3.  Thomas Berry offers a refreshing contrast with our previous author.  While listing several examples of “The Great Work” throughout history, Berry notes that our agenda now “is to carry out the transition from a period of human devastation of the Earth to a period when humans would be present to the planet in a mutually beneficial manner.”  He then asserts that we have moved from natural selection to cultural selection as the “decisive force in determining the future of the biosystems of Earth.”

How did we get into this mess?  He blames it on “an attitude that is shared by all four of the fundamental establishments that control the human realm: governments, corporations, universities, and religions – the political, economic, intellectual, and religious establishments.  All four are committed consciously or unconsciously to a radical discontinuity between the human and the nonhuman.”  Take a few minutes to explore this premise.  How do you see each of these as participants in this shift of balance?

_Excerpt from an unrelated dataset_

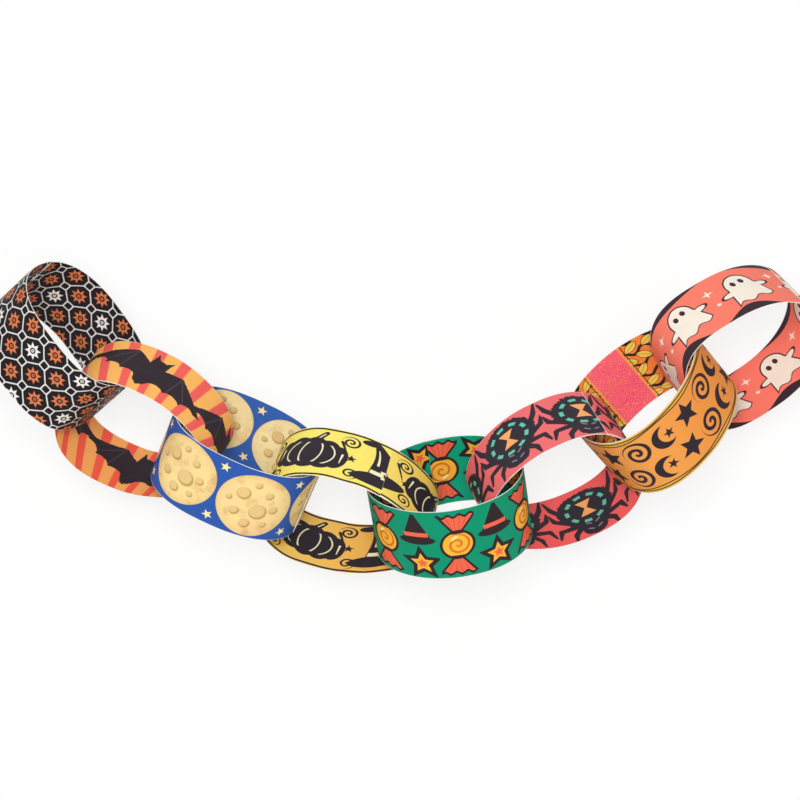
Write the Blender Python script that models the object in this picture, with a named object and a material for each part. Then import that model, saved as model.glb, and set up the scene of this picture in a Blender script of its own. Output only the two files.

4.  From there, Berry zeroes in on the solution: “that every being has rights to be recognized and revered.”  This is solid biblical stewardship, folks.  But alas, like Berry notes, “Throughout the 20th century the situation has worsened decade by decade with relentless commitment to making profit by ruining the planet for the uncertain benefit of the human…so that a few establishments now control vast regions of the earth.”  Our Great Work, and that of our children, will be to change this course of devastation.

Where do we see this tragedy being played out in our country?
Where do we see this being played out around the world?

Where do we go from here? 
What are you doing, or would you consider doing, to further participate in this Great Work?
How do we approach and address this as the Church?